I don’t like that. I want to write. I need to write, I think; it’s not that I can’t help but write - I clearly can! - but that I never feel quite right when I don’t write. It’s hard to describe but easy to recognize in myself. And I hate it.

The problem isn’t “writer’s block”, whatever that is; the problem is that there are skills here I do not yet have, and I’m apparently very good at getting to a point where I can’t continue without them. So I need to find a way to acquire them. And one of those skills, apparently, is simply trying.

So I’m going to give myself opportunities to do just that. Every day, or most days at least, I’m going to pick the first even vaguely plausible topic - if nothing else presents itself, I’ll take a book off the shelf and skim through until I find a phrase that seems to present possibilities - and I’m going to elaborate on it to the tune of at least 500 words, and probably more.

I won’t be holding myself to any particular standard of quality, so if you’re reading along hoping for gems, it’s better to just go ahead and prepare yourself for disappointment. The point isn’t to produce some kind of amazing short work every day - indeed, the point is not to produce some kind of amazing short work every day; part of the problem I’m having, I think, is that my early successes have led me to impose unrealistically high expectations on myself, and part of the purpose here is to create the experience of not that.

For the same reason, I’m going to post these words every day, too. It’s very easy to come up with reasons why I, personally, don’t need to be disappointed with myself for not doing the thing that I said I would do. It’s easy when no one else will see. So, by posting these daily whatevers-they-are, I’m arranging for the possibility that someone else will see that I’m not doing the thing that I am, here and now, saying that I will in fact do. Granted that probably nobody will really notice! But I’ll know, and I think that will help here as it has helped before.

It’s worth a try, at the very least. I don’t have any better ideas right now! And there’s a larger purpose here, too. Two of them, in fact.

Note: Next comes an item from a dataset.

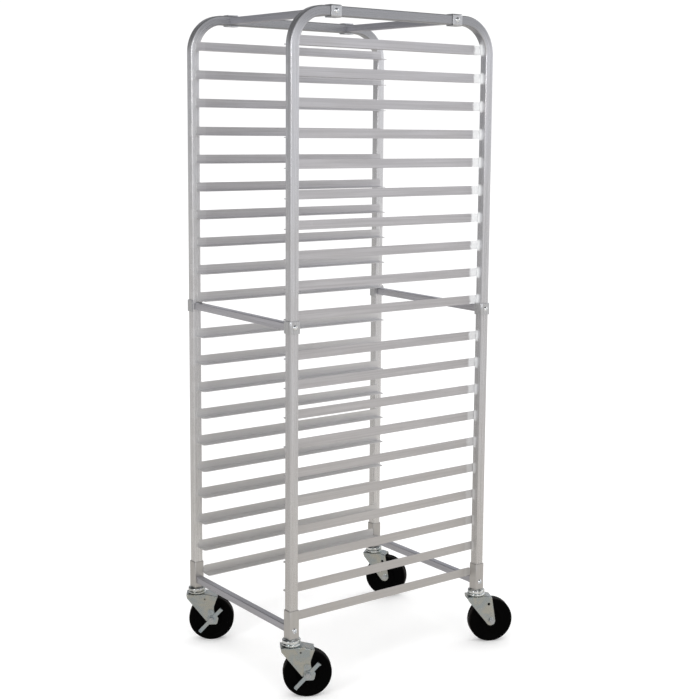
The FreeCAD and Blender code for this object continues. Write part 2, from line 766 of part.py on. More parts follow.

I changed jobs recently, on the idea that the problems I had with the last one were consequences of that specific situation. Some of them proved to be so, and so far I’ve found the new job to be everything I hoped it would be…and, it’s becoming increasingly clear, nothing I actually wanted. That’s not a new experience, and some day before I die I would like to know how it is to earn a living doing something I actually care about. Something I feel like I need to do. I think writing could possibly be that. It is for enough other folks! Granted I am weird and strange and shy. But I don’t think it’s impossible for me, and I do want to find out one way or the other. But to even have a chance at being able to make that happen, I need to actually write. So here I am, too, giving myself a reason to try to make that happen.

And…I don’t know. Is it pretentious to say that I think I have some things that are worth sharing with the world? Maybe it is, but I don’t care. I do think I have some things that are worth sharing with the world. I’m not alone in that thought, either, to judge by what people have said about Cleave Also and Voortrekker. I like compliments and praise as much as anyone, even if I’m kinda weird about how I respond to them because I never think anything I do is ever actually good enough. More than that, I like the feeling of having maybe actually helped someone, even if just a little, by writing and then sharing what I’ve written. A good story takes you out of yourself; a great story makes you feel a little better about being put back in. From what some folks have said, I think Cleave Also and Voortrekker are by that standard at least a little bit great. And I don’t think they’re the only great stories I can find to tell, either.

Of course, in order to do any of that, I actually need to do that. I’ve been pretty bad at that lately, and I’ve had enough of that. So this is me, requiring of myself that I give myself a chance every day to learn how to be better. Maybe it’ll work! Maybe it won’t, and I reserve the right to say after a while that it doesn’t - but not the right to give up.

Let’s see how this plays out, shall we?